— Exercise prompt —
Print out every record exactly as it appears.

— Provided material —
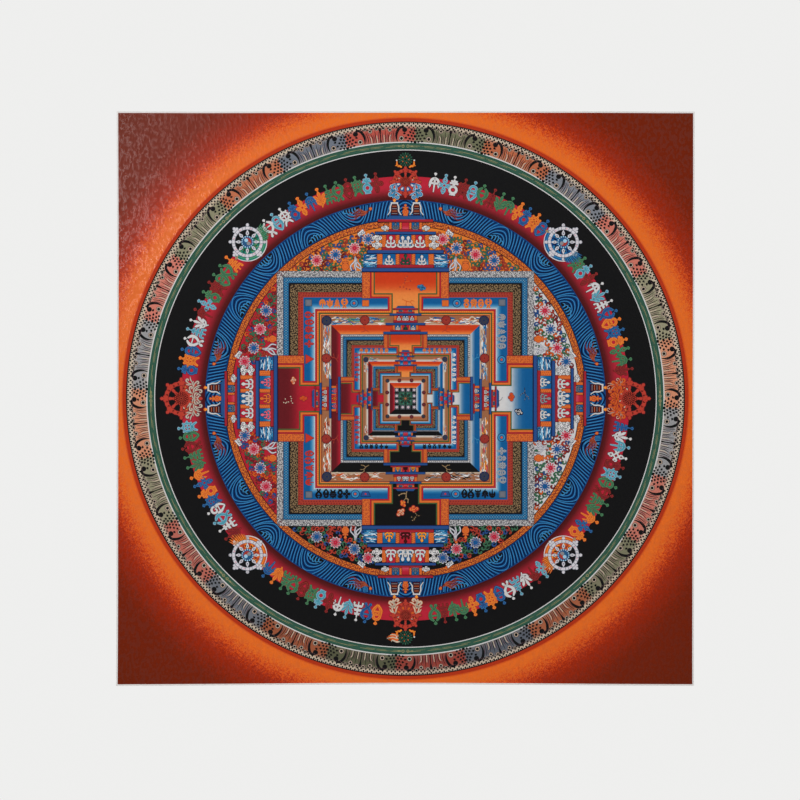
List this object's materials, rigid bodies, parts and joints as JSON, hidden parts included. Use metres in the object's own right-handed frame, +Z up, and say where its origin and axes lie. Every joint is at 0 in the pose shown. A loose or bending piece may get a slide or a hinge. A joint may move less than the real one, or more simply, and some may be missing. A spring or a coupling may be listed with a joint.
{
  "type": "unmounted thangka painting",
  "caption": "Square cotton cloth painted with a ringed palace mandala on a shaded ground, with a narrow bare edge, hung from its top edge as a wall piece.",
  "frame": {"origin": "middle of the cloth's top edge, where it is held", "axes": "+X to the viewer's right, +Z up, and the painted face looks along -Y"},
  "size_m": [0.7599, 0.0078, 0.7548],
  "materials": {
    "painted_cotton": "primed cotton with matt mineral paint, slightly pebbled"
  },
  "bodies": {
    "root": {"painted_canvas": "painted_cotton"}
  },
  "joints": []
}
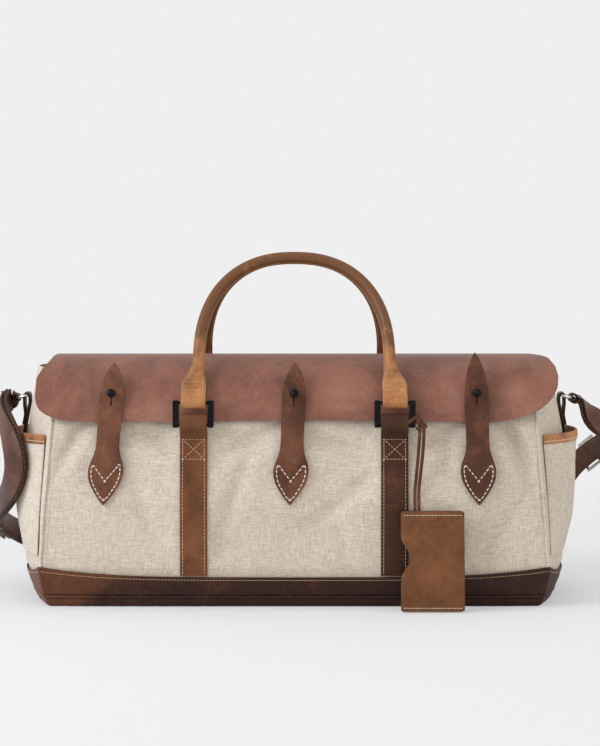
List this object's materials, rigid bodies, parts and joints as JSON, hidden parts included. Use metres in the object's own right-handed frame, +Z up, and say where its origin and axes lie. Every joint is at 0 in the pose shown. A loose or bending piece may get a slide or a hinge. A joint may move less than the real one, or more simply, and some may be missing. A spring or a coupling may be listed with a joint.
{
  "type": "duffel bag",
  "caption": "Soft canvas duffel bag with a leather base, a full-width leather flap closed by stud tabs, rolled handles, end pockets, a luggage tag and a shoulder strap.",
  "frame": {"origin": "centre of the footprint, on the surface the bag stands on", "axes": "+X along the bag to its right end seen from the front, -Y out of the front with the studs, +Z up"},
  "size_m": [0.677, 0.3238, 0.3661],
  "materials": {
    "canvas": "plain-woven linen canvas",
    "lining": "plain cotton lining",
    "base_leather": "waxed vegetable-tanned hide",
    "flap_leather": "smooth vegetable-tanned hide",
    "strap_leather": "vegetable-tanned strap leather",
    "tab_leather": "vegetable-tanned bridle leather",
    "handle_leather": "natural rolled leather",
    "tag_leather": "waxed pull-up leather",
    "sling_leather": "oiled bridle leather",
    "black_metal": "blackened steel, satin",
    "nickel": "nickel-plated steel",
    "rope": "twisted cotton rope",
    "board": "pressed fibre board"
  },
  "bodies": {
    "bag": {"front_panel": "canvas", "back_panel": "canvas", "gusset_left": "canvas", "gusset_right": "canvas", "lining": "lining", "base_panel": "base_leather", "base_board": "board", "base_piping": "base_leather", "base_band_front": "base_leather", "base_band_back": "base_leather", "base_band_left": "base_leather", "base_band_right": "base_leather", "end_pocket_left": "canvas", "end_pocket_right": "canvas", "pocket_binding_left": "handle_leather", "pocket_binding_right": "handle_leather", "strap_front_left": "strap_leather", "strap_front_right": "strap_leather", "strap_back_left": "strap_leather", "strap_back_right": "strap_leather", "flap_yoke": "flap_leather", "tab_leaf_left": "tab_leather", "tab_leaf_middle": "tab_leather", "tab_leaf_right": "tab_leather", "chape_left": "sling_leather", "chape_right": "sling_leather", "sling_ring_left": "nickel", "sling_ring_right": "nickel", "shoulder_strap": "sling_leather", "strap_buckle_left": "nickel", "strap_buckle_right": "nickel"},
    "flap": {"flap": "flap_leather", "stud_left": "black_metal", "stud_middle": "black_metal", "stud_right": "black_metal"},
    "closure_tab_left": {"tab_left": "tab_leather"},
    "closure_tab_middle": {"tab_middle": "tab_leather"},
    "closure_tab_right": {"tab_right": "tab_leather"},
    "front_rings": {"rings_front": "black_metal"},
    "front_handle": {"handle_front": "handle_leather", "handle_core_front": "rope"},
    "back_rings": {"rings_back": "black_metal"},
    "back_handle": {"handle_back": "handle_leather", "handle_core_back": "rope"},
    "luggage_tag": {"tag_holder": "tag_leather", "tag_lace": "tag_leather"}
  },
  "joints": [
    {"name": "flap_open", "type": "hinge", "parent": "bag", "child": "flap", "pos_m": [0, 0.086, 0.249], "axis": [1, 0, 0], "range_deg": [-100, 0]},
    {"name": "tab_left_lift", "type": "hinge", "parent": "bag", "child": "closure_tab_left", "pos_m": [-0.187, -0.1201, 0.1523], "axis": [1, 0, 0], "range_deg": [0, 140.1], "deforming": ["tab_left"]},
    {"name": "tab_middle_lift", "type": "hinge", "parent": "bag", "child": "closure_tab_middle", "pos_m": [0, -0.1201, 0.1523], "axis": [1, 0, 0], "range_deg": [0, 140.1], "deforming": ["tab_middle"]},
    {"name": "tab_right_lift", "type": "hinge", "parent": "bag", "child": "closure_tab_right", "pos_m": [0.187, -0.1201, 0.1523], "axis": [1, 0, 0], "range_deg": [0, 140.1], "deforming": ["tab_right"]},
    {"name": "front_rings_swing", "type": "hinge", "parent": "bag", "child": "front_rings", "pos_m": [0, -0.1225, 0.189], "axis": [1, 0, 0], "range_deg": [0, 135.1]},
    {"name": "front_handle_swing", "type": "hinge", "parent": "front_rings", "child": "front_handle", "pos_m": [0, -0.1225, 0.212], "axis": [1, 0, 0], "range_deg": [0, 50.1]},
    {"name": "back_rings_swing", "type": "hinge", "parent": "bag", "child": "back_rings", "pos_m": [0, 0.1225, 0.189], "axis": [1, 0, 0], "range_deg": [-120.1, 0]},
    {"name": "back_handle_swing", "type": "hinge", "parent": "back_rings", "child": "back_handle", "pos_m": [0, 0.1225, 0.212], "axis": [1, 0, 0], "range_deg": [-45, 0]},
    {"name": "tag_swing", "type": "hinge", "parent": "bag", "child": "luggage_tag", "pos_m": [0.13, -0.124, 0.19], "axis": [1, 0, 0], "range_deg": [-80, 0]}
  ],
  "couplings": [
    {"joint": "tab_left_lift", "follows": "flap_open", "ratio": -1.4},
    {"joint": "tab_middle_lift", "follows": "flap_open", "ratio": -1.4},
    {"joint": "tab_right_lift", "follows": "flap_open", "ratio": -1.4},
    {"joint": "front_rings_swing", "follows": "flap_open", "ratio": -1.35},
    {"joint": "front_handle_swing", "follows": "flap_open", "ratio": -0.5},
    {"joint": "back_rings_swing", "follows": "flap_open", "ratio": 1.2}
  ]
}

— Result —
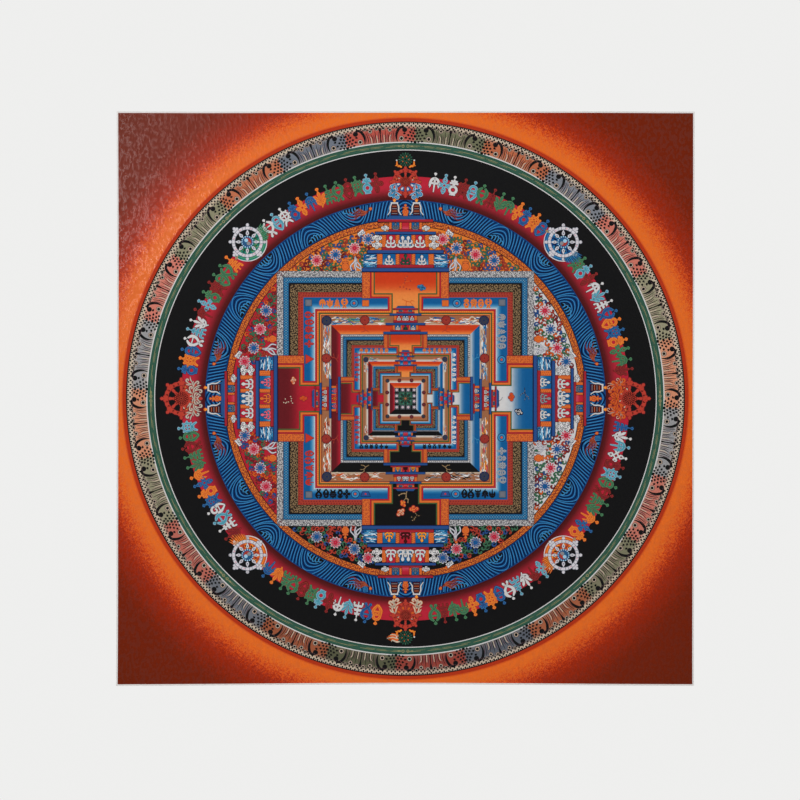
List this object's materials, rigid bodies, parts and joints as JSON, hidden parts included. Use metres in the object's own right-handed frame, +Z up, and say where its origin and axes lie. Every joint is at 0 in the pose shown. A loose or bending piece may get a slide or a hinge. A joint may move less than the real one, or more simply, and some may be missing. A spring or a coupling may be listed with a joint.
{
  "type": "unmounted thangka painting",
  "caption": "Square cotton cloth painted with a ringed palace mandala on a shaded ground, with a narrow bare edge, hung from its top edge as a wall piece.",
  "frame": {"origin": "middle of the cloth's top edge, where it is held", "axes": "+X to the viewer's right, +Z up, and the painted face looks along -Y"},
  "size_m": [0.7599, 0.0078, 0.7548],
  "materials": {
    "painted_cotton": "primed cotton with matt mineral paint, slightly pebbled"
  },
  "bodies": {
    "root": {"painted_canvas": "painted_cotton"}
  },
  "joints": []
}
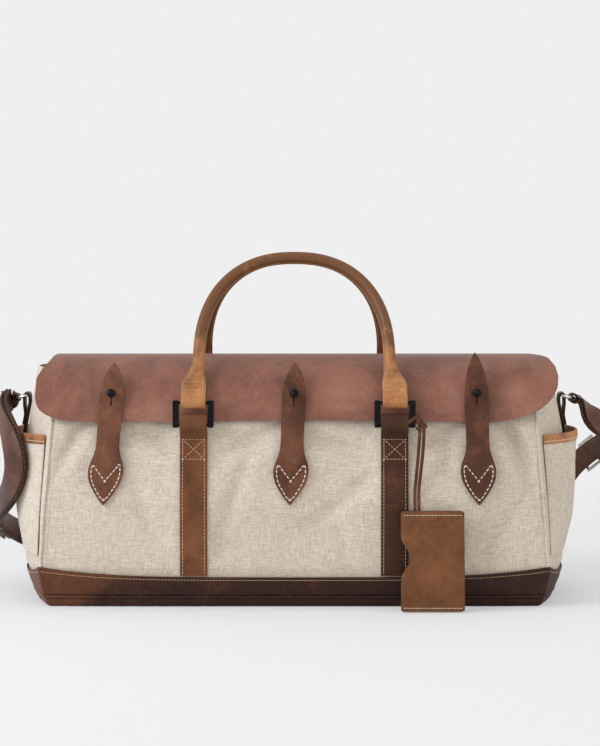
List this object's materials, rigid bodies, parts and joints as JSON, hidden parts included. Use metres in the object's own right-handed frame, +Z up, and say where its origin and axes lie. Every joint is at 0 in the pose shown. A loose or bending piece may get a slide or a hinge. A joint may move less than the real one, or more simply, and some may be missing. A spring or a coupling may be listed with a joint.
{
  "type": "duffel bag",
  "caption": "Soft canvas duffel bag with a leather base, a full-width leather flap closed by stud tabs, rolled handles, end pockets, a luggage tag and a shoulder strap.",
  "frame": {"origin": "centre of the footprint, on the surface the bag stands on", "axes": "+X along the bag to its right end seen from the front, -Y out of the front with the studs, +Z up"},
  "size_m": [0.677, 0.3238, 0.3661],
  "materials": {
    "canvas": "plain-woven linen canvas",
    "lining": "plain cotton lining",
    "base_leather": "waxed vegetable-tanned hide",
    "flap_leather": "smooth vegetable-tanned hide",
    "strap_leather": "vegetable-tanned strap leather",
    "tab_leather": "vegetable-tanned bridle leather",
    "handle_leather": "natural rolled leather",
    "tag_leather": "waxed pull-up leather",
    "sling_leather": "oiled bridle leather",
    "black_metal": "blackened steel, satin",
    "nickel": "nickel-plated steel",
    "rope": "twisted cotton rope",
    "board": "pressed fibre board"
  },
  "bodies": {
    "bag": {"front_panel": "canvas", "back_panel": "canvas", "gusset_left": "canvas", "gusset_right": "canvas", "lining": "lining", "base_panel": "base_leather", "base_board": "board", "base_piping": "base_leather", "base_band_front": "base_leather", "base_band_back": "base_leather", "base_band_left": "base_leather", "base_band_right": "base_leather", "end_pocket_left": "canvas", "end_pocket_right": "canvas", "pocket_binding_left": "handle_leather", "pocket_binding_right": "handle_leather", "strap_front_left": "strap_leather", "strap_front_right": "strap_leather", "strap_back_left": "strap_leather", "strap_back_right": "strap_leather", "flap_yoke": "flap_leather", "tab_leaf_left": "tab_leather", "tab_leaf_middle": "tab_leather", "tab_leaf_right": "tab_leather", "chape_left": "sling_leather", "chape_right": "sling_leather", "sling_ring_left": "nickel", "sling_ring_right": "nickel", "shoulder_strap": "sling_leather", "strap_buckle_left": "nickel", "strap_buckle_right": "nickel"},
    "flap": {"flap": "flap_leather", "stud_left": "black_metal", "stud_middle": "black_metal", "stud_right": "black_metal"},
    "closure_tab_left": {"tab_left": "tab_leather"},
    "closure_tab_middle": {"tab_middle": "tab_leather"},
    "closure_tab_right": {"tab_right": "tab_leather"},
    "front_rings": {"rings_front": "black_metal"},
    "front_handle": {"handle_front": "handle_leather", "handle_core_front": "rope"},
    "back_rings": {"rings_back": "black_metal"},
    "back_handle": {"handle_back": "handle_leather", "handle_core_back": "rope"},
    "luggage_tag": {"tag_holder": "tag_leather", "tag_lace": "tag_leather"}
  },
  "joints": [
    {"name": "flap_open", "type": "hinge", "parent": "bag", "child": "flap", "pos_m": [0, 0.086, 0.249], "axis": [1, 0, 0], "range_deg": [-100, 0]},
    {"name": "tab_left_lift", "type": "hinge", "parent": "bag", "child": "closure_tab_left", "pos_m": [-0.187, -0.1201, 0.1523], "axis": [1, 0, 0], "range_deg": [0, 140.1], "deforming": ["tab_left"]},
    {"name": "tab_middle_lift", "type": "hinge", "parent": "bag", "child": "closure_tab_middle", "pos_m": [0, -0.1201, 0.1523], "axis": [1, 0, 0], "range_deg": [0, 140.1], "deforming": ["tab_middle"]},
    {"name": "tab_right_lift", "type": "hinge", "parent": "bag", "child": "closure_tab_right", "pos_m": [0.187, -0.1201, 0.1523], "axis": [1, 0, 0], "range_deg": [0, 140.1], "deforming": ["tab_right"]},
    {"name": "front_rings_swing", "type": "hinge", "parent": "bag", "child": "front_rings", "pos_m": [0, -0.1225, 0.189], "axis": [1, 0, 0], "range_deg": [0, 135.1]},
    {"name": "front_handle_swing", "type": "hinge", "parent": "front_rings", "child": "front_handle", "pos_m": [0, -0.1225, 0.212], "axis": [1, 0, 0], "range_deg": [0, 50.1]},
    {"name": "back_rings_swing", "type": "hinge", "parent": "bag", "child": "back_rings", "pos_m": [0, 0.1225, 0.189], "axis": [1, 0, 0], "range_deg": [-120.1, 0]},
    {"name": "back_handle_swing", "type": "hinge", "parent": "back_rings", "child": "back_handle", "pos_m": [0, 0.1225, 0.212], "axis": [1, 0, 0], "range_deg": [-45, 0]},
    {"name": "tag_swing", "type": "hinge", "parent": "bag", "child": "luggage_tag", "pos_m": [0.13, -0.124, 0.19], "axis": [1, 0, 0], "range_deg": [-80, 0]}
  ],
  "couplings": [
    {"joint": "tab_left_lift", "follows": "flap_open", "ratio": -1.4},
    {"joint": "tab_middle_lift", "follows": "flap_open", "ratio": -1.4},
    {"joint": "tab_right_lift", "follows": "flap_open", "ratio": -1.4},
    {"joint": "front_rings_swing", "follows": "flap_open", "ratio": -1.35},
    {"joint": "front_handle_swing", "follows": "flap_open", "ratio": -0.5},
    {"joint": "back_rings_swing", "follows": "flap_open", "ratio": 1.2}
  ]
}